● Provided material
══════
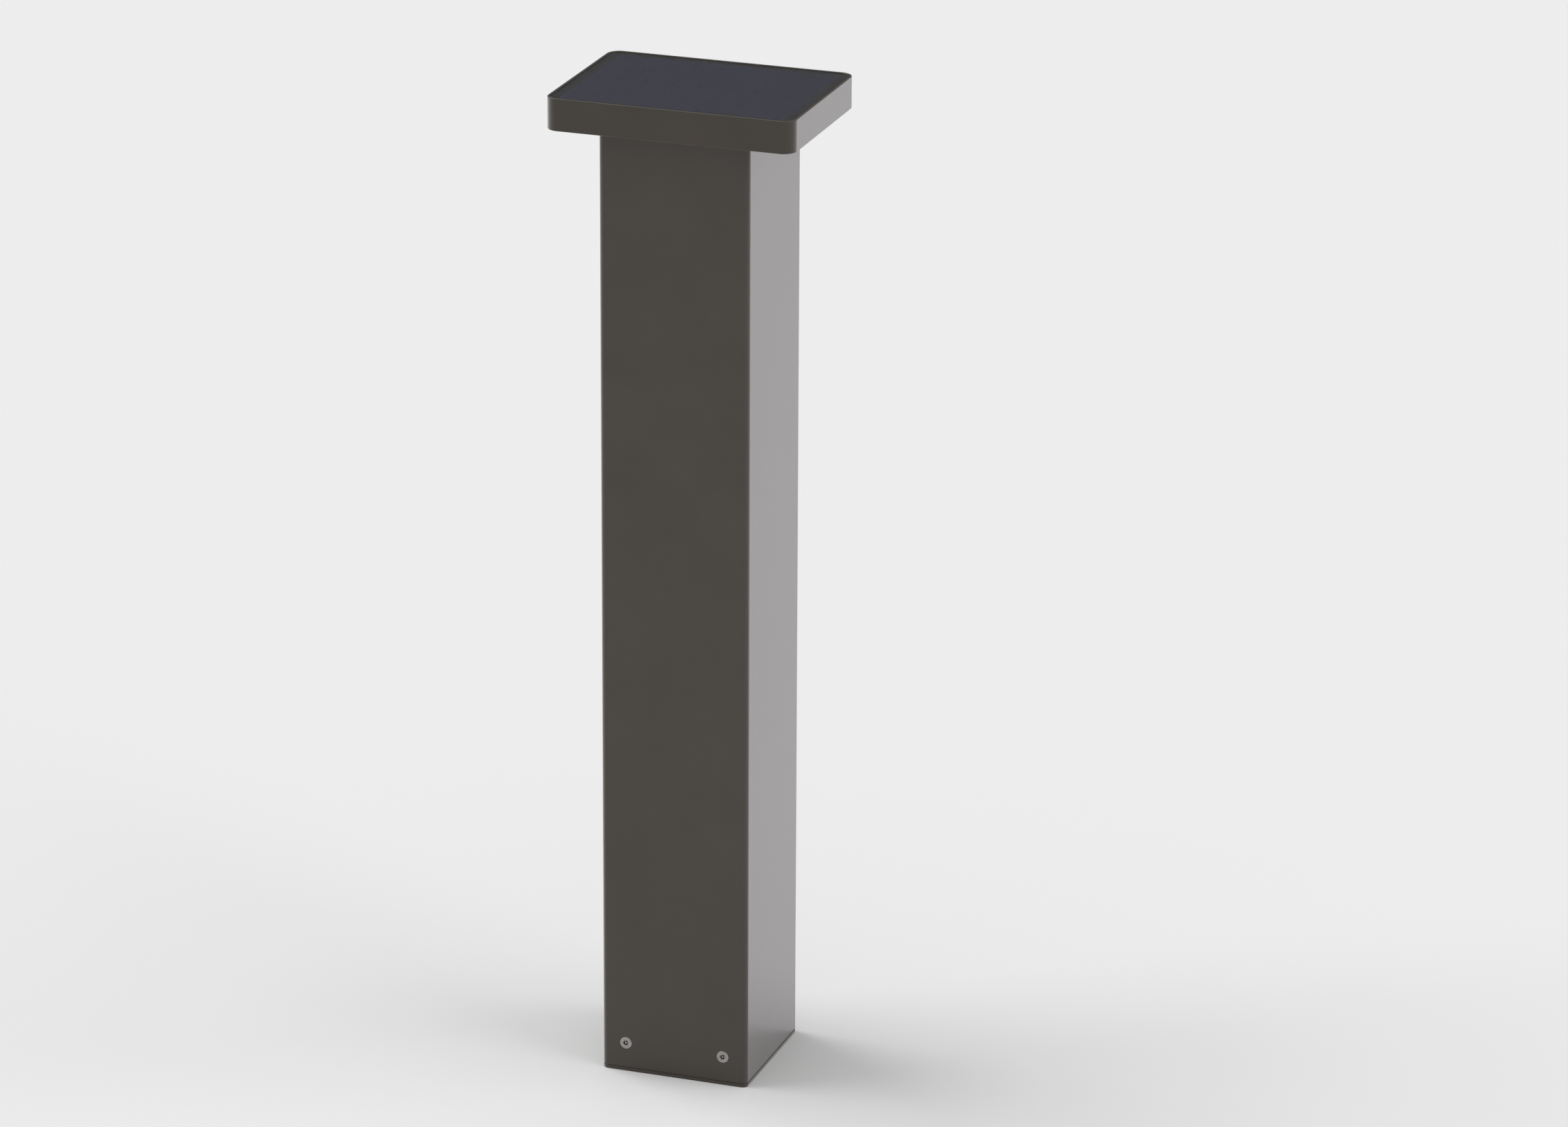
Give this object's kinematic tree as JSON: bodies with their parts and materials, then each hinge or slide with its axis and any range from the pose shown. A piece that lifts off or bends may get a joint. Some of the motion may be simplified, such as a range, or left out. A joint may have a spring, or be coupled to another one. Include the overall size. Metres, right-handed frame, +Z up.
{
  "type": "bollard light",
  "caption": "Solar bollard light: square column on a bolted base plate, with a flat rectangular head that holds a glass solar panel and shines down from its overhangs.",
  "frame": {"origin": "centre of the base plate's underside, on the ground", "axes": "+Z up the column, -Y out of the front face, +X to the right seen from the front; the head's long side runs along X"},
  "size_m": [0.25, 0.183, 1],
  "materials": {
    "bronze_coat": "satin bronze-grey powder coat with a fine texture, on aluminium",
    "stainless": "passivated stainless, slightly dull",
    "zinc_steel": "bright zinc plate",
    "gasket_rubber": "matt black rubber",
    "panel_seal": "satin black silicone bead",
    "case_plastic": "moulded black plastic",
    "cell_sleeve": "blue shrink sleeve on a metal can",
    "nickel": "nickel strip",
    "circuit_board": "green solder mask",
    "cable_jacket": "matt black cable jacket",
    "red_wire": "red silicone wire",
    "panel_glass": "tempered low-iron glass, lightly textured",
    "solar_cell": "dark blue-black monocrystalline silicon",
    "backsheet": "black laminate",
    "opal_lens": "opal polycarbonate",
    "white_board": "white solder mask on aluminium",
    "led_phosphor": "yellow phosphor",
    "clear_optic": "clear acrylic",
    "spreader_aluminium": "mill-finish aluminium",
    "vent_plastic": "moulded black plastic",
    "membrane": "white porous membrane",
    "bezel_steel": "turned stainless",
    "button_plastic": "satin black moulding",
    "spring_steel": "bright spring wire"
  },
  "bodies": {
    "light": {"base_plate": "bronze_coat", "base_gasket": "gasket_rubber", "base_screws_front": "stainless", "base_screws_rear": "stainless", "column_tube": "bronze_coat", "gear_tray": "zinc_steel", "tray_screws": "zinc_steel", "battery_case": "case_plastic", "battery_cells": "cell_sleeve", "cell_links": "nickel", "protection_board": "circuit_board", "battery_lid": "case_plastic", "lid_screws": "zinc_steel", "battery_clamp": "zinc_steel", "clamp_screws": "zinc_steel", "battery_gland": "case_plastic", "battery_cable": "cable_jacket", "connector_socket": "case_plastic", "connector_plug": "case_plastic", "column_cable": "cable_jacket", "head_housing": "bronze_coat", "head_gasket": "gasket_rubber", "head_screws": "zinc_steel", "cable_grommet": "gasket_rubber", "pv_glass": "panel_glass", "pv_cells": "solar_cell", "pv_backsheet": "backsheet", "pv_junction": "case_plastic", "panel_seal": "panel_seal", "panel_leads": "cable_jacket", "controller_board": "circuit_board", "controller_parts": "case_plastic", "controller_screws": "zinc_steel", "lens_left": "opal_lens", "lens_right": "opal_lens", "lens_gasket_left": "gasket_rubber", "lens_gasket_right": "gasket_rubber", "led_board_left": "white_board", "led_board_right": "white_board", "led_chips_left": "led_phosphor", "led_chips_right": "led_phosphor", "led_optics_left": "clear_optic", "led_optics_right": "clear_optic", "heat_spreader_left": "spreader_aluminium", "heat_spreader_right": "spreader_aluminium", "spreader_screws": "zinc_steel", "led_leads_left": "red_wire", "led_leads_right": "red_wire", "vent_plug": "vent_plastic", "vent_membrane": "membrane", "vent_seal": "gasket_rubber", "button_body": "bezel_steel", "button_spring": "spring_steel", "button_nut": "zinc_steel", "button_seal": "gasket_rubber", "button_switch": "case_plastic", "button_leads": "red_wire"},
    "button": {"button_cap": "button_plastic"}
  },
  "joints": [
    {"name": "button_press", "type": "slide", "parent": "light", "child": "button", "axis": [0, 0, 1], "range_m": [0, 0.0012], "stiffness_N_per_m": 1500, "springref_m": -0.0008, "deforming": ["button_spring"]}
  ]
}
══════
● The problem
Count each line where the string "bodies" occurs, and write only the number.

● Exercise output
2